Die erneute Sichtung des Films, kam tatsächlich durch meine Brian De Palma Retrospektive zu Stande, da mir der zweite Hauptdarsteller, Charles Durning, durch seine Arbeiten mit De Palma, den Film wieder in Erinnerung rief. Er spielt nämlich einen ehemaligen Polizisten, der nun als Privatdetektiv versucht den brandgefährlichen Geisteskranken unschädlich zu machen. Ich finde den Film wirklich großartig mit seiner Mischung aus Hochspannungsthriller und Psychodrama. Er schrammt eigentlich nur ganz knapp an der Höchstwertung vorbei, da zwei wichtige inhaltliche Sprünge, nicht sorgfältig ausgearbeitet wurden und man an diesen Stellen etwas mehr Hintergrund für die Nachvollziehbarkeit benötigt hätte. Deswegen wirkt es an diesen zwei Stellen etwas gestückelt.

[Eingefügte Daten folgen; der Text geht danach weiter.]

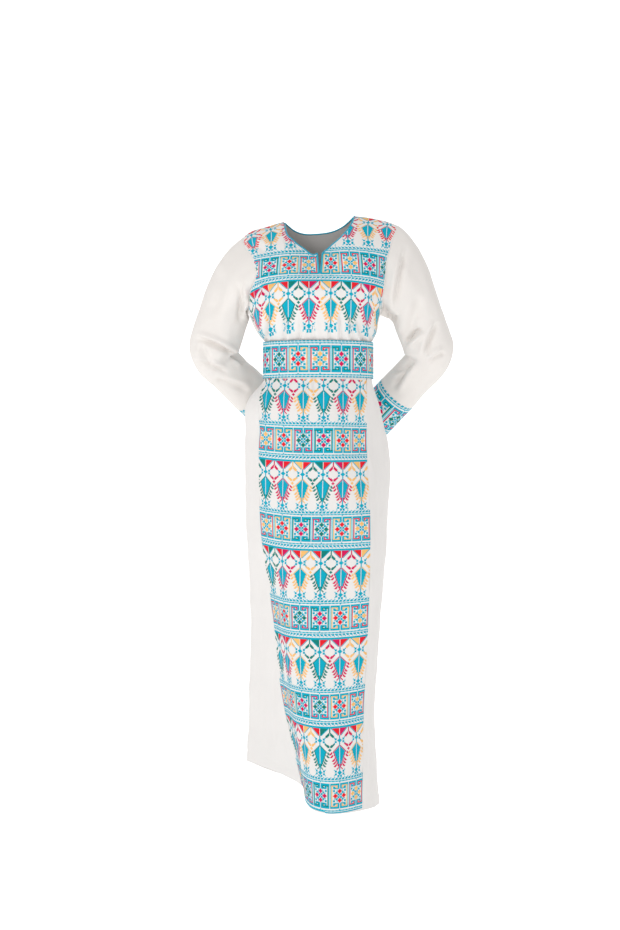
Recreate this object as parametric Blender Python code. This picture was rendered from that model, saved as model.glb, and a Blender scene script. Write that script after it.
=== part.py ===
"""A long white dress with embroidered bodice front, cuffs, belt and skirt panel, standing open as it is worn.

The wearer's left is +X and the front faces -Y. Z = 0 is the neck end of the left shoulder line.
Every piece is a wall of cloth with its outer face on one shared form, so that neighbours meet at their seams.
"""

import math

import bmesh
import bpy
import numpy as np

# Cloth
WALL = 0.0016
SEAM_GAP = 0.0007
RIDGE_GAP = 0.0014
ARMHOLE_GAP = 0.0024

# Heights of the cut lines
WAIST = -0.348
BELT_TOP = -0.303
BELT_BOTTOM = -0.389
BELT_CLEAR = 0.0036
HEM = -1.400

# Widths of the pieces, measured along the cloth
PANEL_WIDTH = 0.286
SIDE_PANEL = 0.30

# Skirt sections. Each row is a height, and each column a named place on the outline there, as x and y.
#  mid    middle of the embroidered panel    apex    the panel's foremost place
#  edge   the panel's left edge              turn    where the panel folds back towards the valley
#  valley where the panel meets the wearer's right side panel
SKIRT_PLACES = ("mid", "apex", "edge", "left", "back_left", "back", "back_right", "right", "valley", "turn")
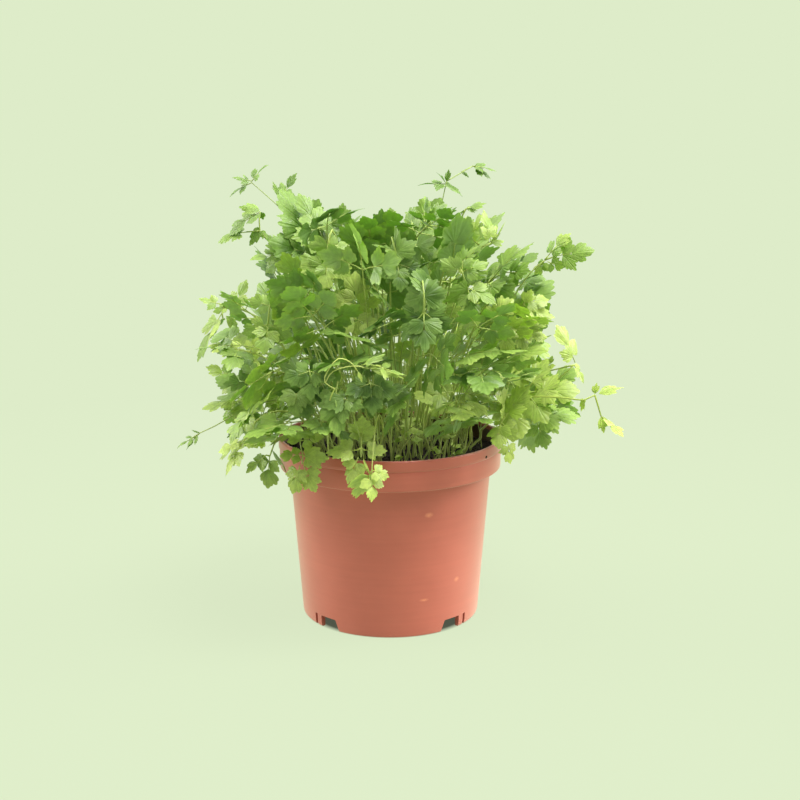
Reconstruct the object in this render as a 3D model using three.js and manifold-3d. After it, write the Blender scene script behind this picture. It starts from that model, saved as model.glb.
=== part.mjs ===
// Potted flat-leaf parsley: a moulded nursery pot, its block of potting medium and the leaves.
// Millimetres, +Z up. The origin is the centre of the pot's foot, on the surface it stands on.
import * as THREE from 'three';
import { mergeVertices } from 'three/addons/utils/BufferGeometryUtils.js';
import Module from 'manifold-3d';

const wasm = await Module();
wasm.setup();

// ---------------------------------------------------------------- driving dimensions (mm)
const POT_HEIGHT = 105.5;        // foot to rim
const RIM_RADIUS = 65.0;         // outer radius of the upper lip, a 13 cm pot
const BAND_RADIUS = 64.4;        // the rest of the rim band, just inside the lip
const LIP_DEPTH = 6.2;           // height of the lip
const BAND_BOTTOM = 88.2;        // where the rim band steps in to the body
const NECK_RADIUS = 58.6;        // body just under the rim band
const FOOT_RADIUS = 51.9;        // body at the foot
const WALL = 1.2;                // moulded wall thickness
const FLOOR_Z = 7.6;             // underside of the raised floor
const FOOT_RING = 2.6;           // width of the flat ring that the pot stands on
const POT_SEGMENTS = 44;

const NOTCH_HEIGHT = 6.9;        // drainage notches through the foot skirt
const NOTCH_WIDTH_TOP = 11.4;
const NOTCH_WIDTH_FOOT = 14.0;   // one side of the notch slants outwards
const SLIT_HEIGHT = 6.9;         // narrow slit beside each notch
const SLIT_WIDTH = 2.2;
const NOTCH_ANGLES = [-42.6, 42.6, 137.4, -137.4];   // degrees from the front, -Y
const SLIT_OFFSET = 11.6;        // degrees from the middle of the notch, towards the side
const DRAIN_RADIUS = 3.6;        // holes in the raised floor
const DRAIN_RING = 27.0;
const DRAIN_COUNT = 5;

const SOIL_TOP = 97.0;           // top of the medium at the middle
const GAP = 0.3;                 // clearance between pieces that touch

const STALK_RADIUS = 0.95;       // leaf stalks
const BRANCH_RADIUS = 0.7;       // side stalks of the leaf
const JOINT = 2.0;               // length of the joint that side stalks and leaflets grow from
const BLADE = 0.5;               // half the blade's greatest thickness

// ---------------------------------------------------------------- helpers
function toSolid(geometry) {
  const g = geometry.index ? geometry.toNonIndexed() : geometry.clone();
  for (const name of Object.keys(g.attributes)) if (name !== 'position') g.deleteAttribute(name);
  const m = mergeVertices(g, 1e-4);
  return new wasm.Manifold(new wasm.Mesh({
    numProp: 3,
    vertProperties: new Float32Array(m.attributes.position.array),
    triVerts: new Uint32Array(m.index.array),
  }));
}

function toGeometry(solid) {
  const mesh = solid.getMesh();
  const g = new THREE.BufferGeometry();
  const p = new Float32Array((mesh.vertProperties.length / mesh.numProp) * 3);
  for (let i = 0; i < p.length / 3; i++) {
    for (let k = 0; k < 3; k++) p[3 * i + k] = mesh.vertProperties[i * mesh.numProp + k];
  }
  g.setAttribute('position', new THREE.BufferAttribute(p, 3));
  g.setIndex(new THREE.BufferAttribute(new Uint32Array(mesh.triVerts), 1));
  g.computeVertexNormals();
  return g;
}

// a lathe about Z from a profile of [radius, height] pairs, counter-clockwise seen with +r right
function lathe(profile, segments = POT_SEGMENTS) {
  const g = new THREE.LatheGeometry(profile.map(([r, z]) => new THREE.Vector2(r, z)), segments);
  g.rotateX(Math.PI / 2);
  return g;
}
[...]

Im Jahr 2006 gab es auch ein Remake, welches den Titel „Unbekannter Anrufer“ trägt. Das ist aber eigentlich kein Remake von „Das Grauen kommt um 10“, sondern eher ein Remake des Kurzfilms „The Sitter“, den Fred Walton eben 2 Jahre vorher drehte. Allerdings hat man beim Remake diese 20 Minuten auf über 80 Minuten aufgeblasen. Der deutsche Name ist übrigens mal wieder äußerst seltsam, da hier um 10 rein gar nichts passiert.
Für jeden Thriller-Freund, der auch gerne etwas mehr Tiefgang mag, eine absolute Empfehlung! Beginn und Finale ziehen einem die Schuhe weg und der Mittelteil ist so großartig geschrieben, dass einen die Figuren am Ende nachdenklich zurücklassen, sofern man ein wenig Empathie mitbringt.